Although the Northern Limit Line was established by the United Nations Command right after the conclusion of the armistice in 1953, it has faithfully played the role of a maritime military border between South and North Korea in the Yellow Sea for the past 50 years, and was acknowledged as a valid military border in the Yellow Sea in the 1992 South-North Basic Agreement.
Since the beginning of the 1990s, North Korea has continuously tried to undermine the current system based on the Korean War Armistice Agreement. Among the four pillars of the Armistice Agreement, the Military Armistice Commission and the Neutral Nations Supervisory Commission are a deal in name only.
Now that there only remains the Military Demarcation Line on land and the Northern Limit Line at sea, North Korea’s movements to get rid of the Northern Limit Line are becoming more conspicuous.

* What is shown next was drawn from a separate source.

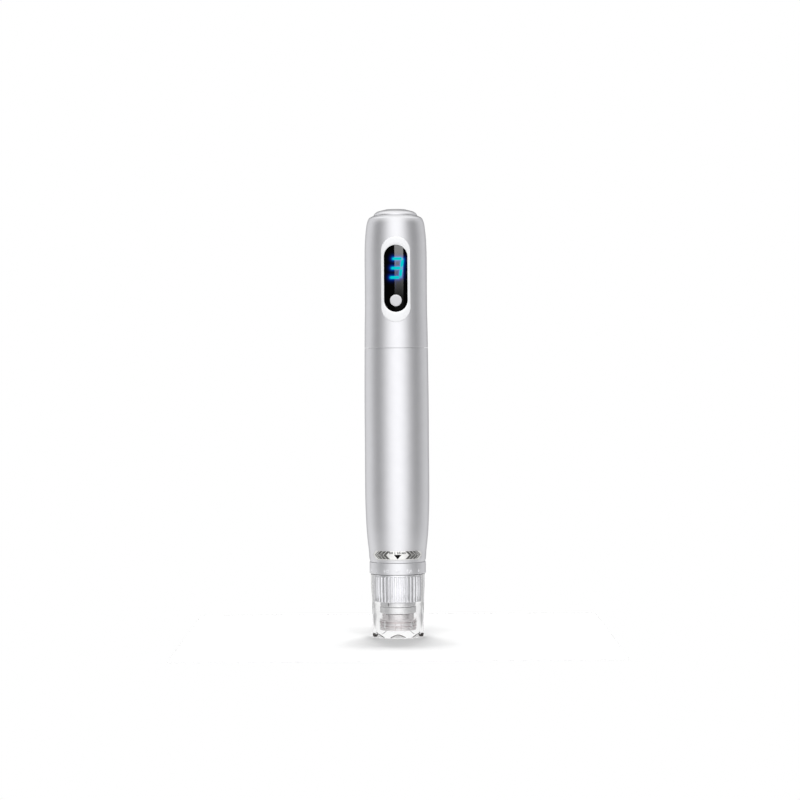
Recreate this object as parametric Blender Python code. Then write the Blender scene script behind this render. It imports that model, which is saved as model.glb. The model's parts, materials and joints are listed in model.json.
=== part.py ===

Remembering the souls who sacrificed their lives heroically while defending the Northern Limit Line a few years ago, we must be on alert against similar surprise attack tactics from North Korea.
Therefore, it is too early to make the Northern Limit Line an item on the agenda for the South and North Korean summit meeting.
As a procedural matter, too, it is an issue that should be debated with other pending military issues, such as getting rid of weapons of mass destruction and phased-in arms reductions. Meetings like the South-North Korean Joint Military committees or other working-level meetings can occur once inter-Korean summit meetings became regular and tension between the two Koreas is actually reduced.

*The writer is a professor of international relations at Myongji University.